- WHAT IS BEING ASKED: Can the data below be echoed back word for word?

- DATA PROVIDED:
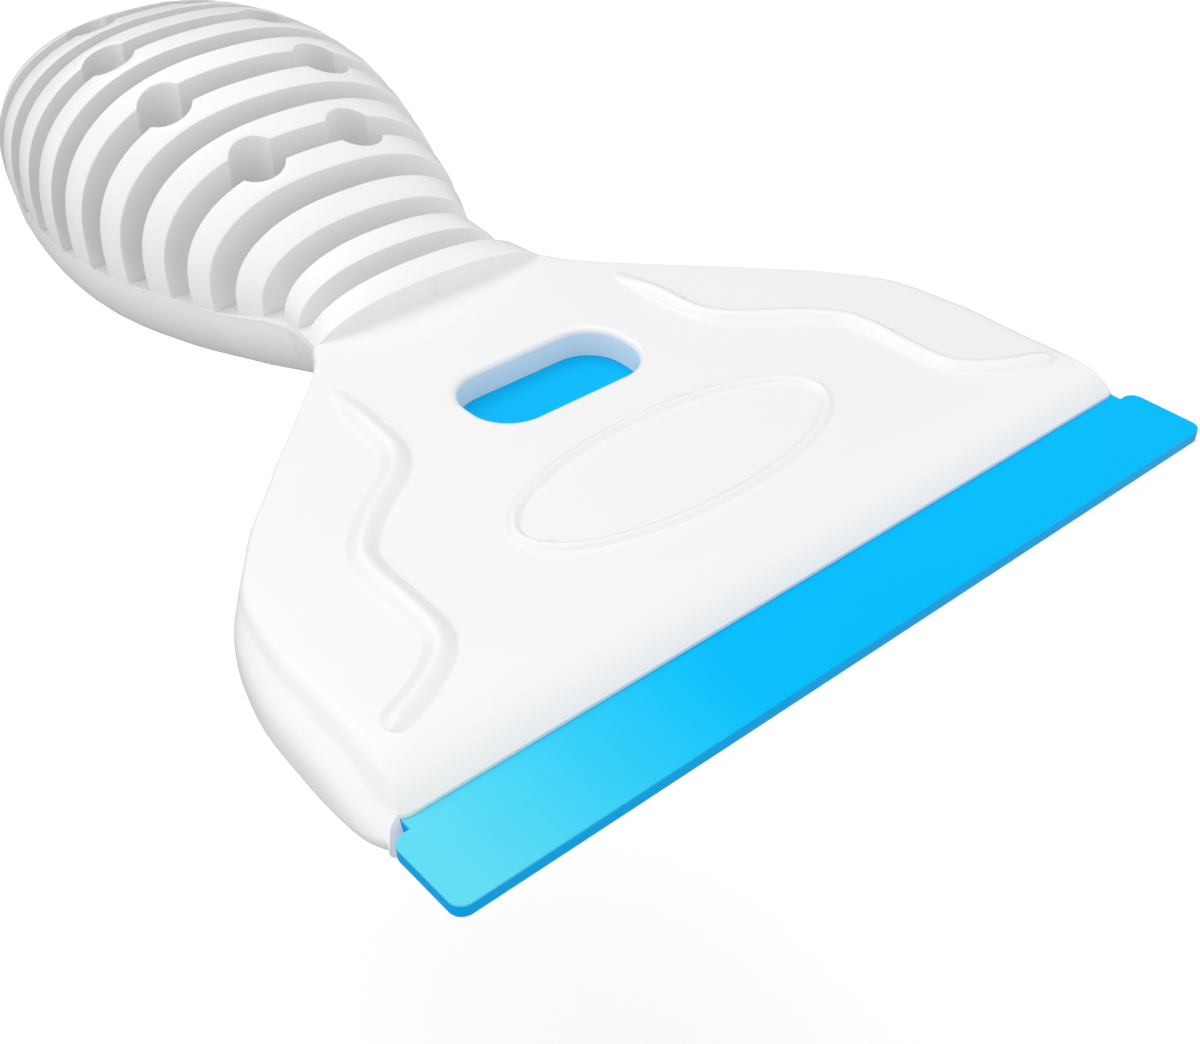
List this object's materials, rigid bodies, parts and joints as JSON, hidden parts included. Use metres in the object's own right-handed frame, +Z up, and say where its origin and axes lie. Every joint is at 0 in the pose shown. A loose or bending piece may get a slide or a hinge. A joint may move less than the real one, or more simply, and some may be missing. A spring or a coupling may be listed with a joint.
{
  "type": "aquarium algae scraper",
  "caption": "Hand-held aquarium algae scraper: a ribbed palm grip, a flat flared head with a thumb window, and an exchangeable straight plastic blade that slides out of the front.",
  "frame": {"origin": "centre of the part's box at the lowest point of the grip's belly", "axes": "+X along the blade's edge, +Y from the blade to the end of the grip, +Z up out of the ribbed side"},
  "size_m": [0.103, 0.159, 0.0412],
  "materials": {
    "white_plastic": "semi-matte white moulded plastic",
    "blue_plastic": "smooth saturated blue plastic sheet",
    "stainless_steel": "turned stainless steel"
  },
  "bodies": {
    "handle": {"handle_body": "white_plastic", "head_cover": "white_plastic", "grip_cover": "white_plastic", "head_screw_front_left": "stainless_steel", "head_screw_front_right": "stainless_steel", "head_screw_rear_left": "stainless_steel", "head_screw_rear_right": "stainless_steel", "grip_screw_front": "stainless_steel", "grip_screw_rear": "stainless_steel"},
    "blade_body": {"blade": "blue_plastic"}
  },
  "joints": [
    {"name": "blade_slide", "type": "slide", "parent": "handle", "child": "blade_body", "axis": [0, -1, 0], "range_m": [0, 0.056]}
  ]
}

- EXERCISE SOLUTION:
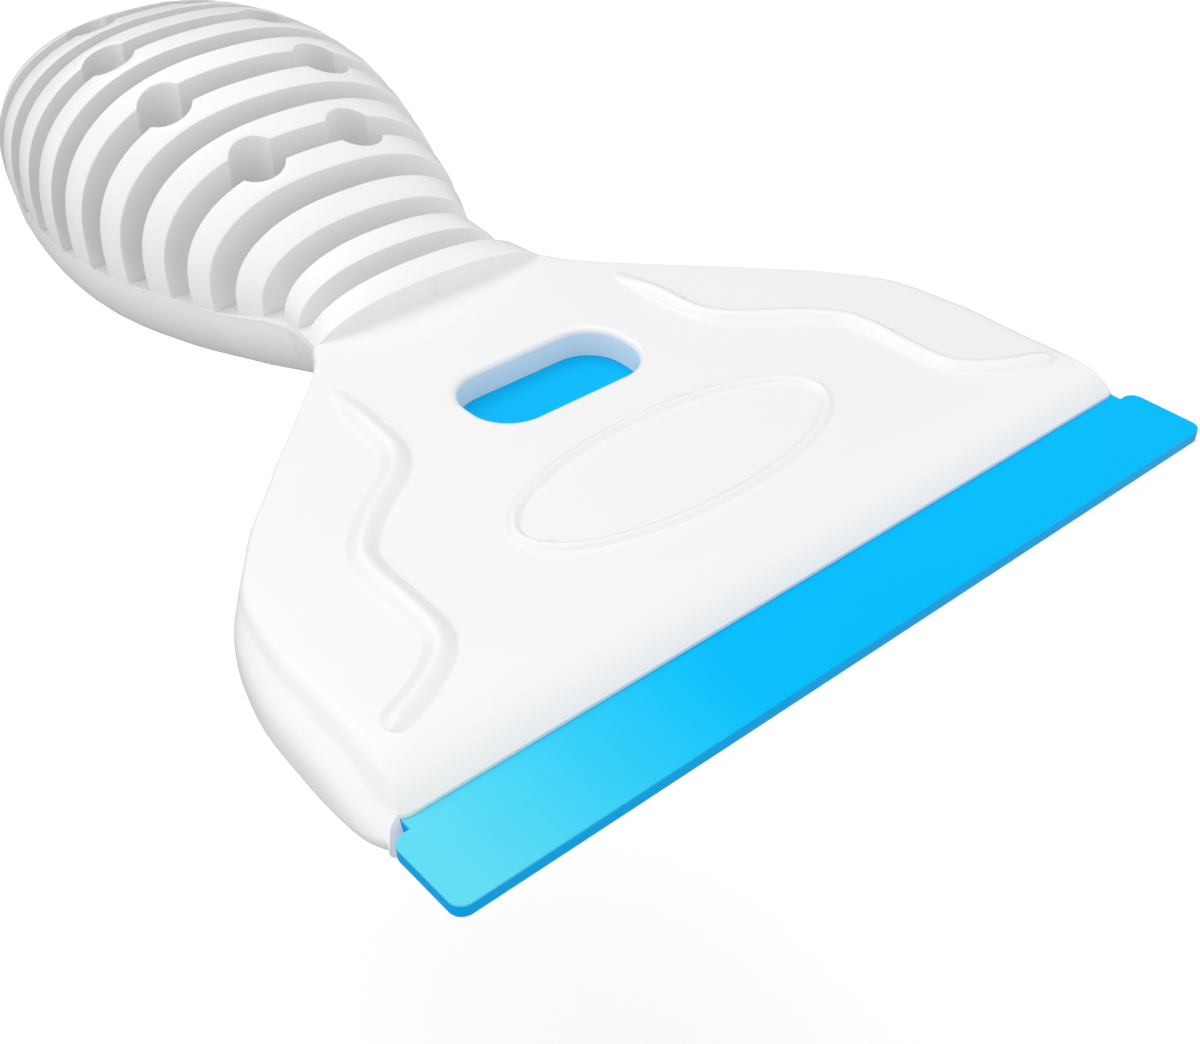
List this object's materials, rigid bodies, parts and joints as JSON, hidden parts included. Use metres in the object's own right-handed frame, +Z up, and say where its origin and axes lie. Every joint is at 0 in the pose shown. A loose or bending piece may get a slide or a hinge. A joint may move less than the real one, or more simply, and some may be missing. A spring or a coupling may be listed with a joint.
{
  "type": "aquarium algae scraper",
  "caption": "Hand-held aquarium algae scraper: a ribbed palm grip, a flat flared head with a thumb window, and an exchangeable straight plastic blade that slides out of the front.",
  "frame": {"origin": "centre of the part's box at the lowest point of the grip's belly", "axes": "+X along the blade's edge, +Y from the blade to the end of the grip, +Z up out of the ribbed side"},
  "size_m": [0.103, 0.159, 0.0412],
  "materials": {
    "white_plastic": "semi-matte white moulded plastic",
    "blue_plastic": "smooth saturated blue plastic sheet",
    "stainless_steel": "turned stainless steel"
  },
  "bodies": {
    "handle": {"handle_body": "white_plastic", "head_cover": "white_plastic", "grip_cover": "white_plastic", "head_screw_front_left": "stainless_steel", "head_screw_front_right": "stainless_steel", "head_screw_rear_left": "stainless_steel", "head_screw_rear_right": "stainless_steel", "grip_screw_front": "stainless_steel", "grip_screw_rear": "stainless_steel"},
    "blade_body": {"blade": "blue_plastic"}
  },
  "joints": [
    {"name": "blade_slide", "type": "slide", "parent": "handle", "child": "blade_body", "axis": [0, -1, 0], "range_m": [0, 0.056]}
  ]
}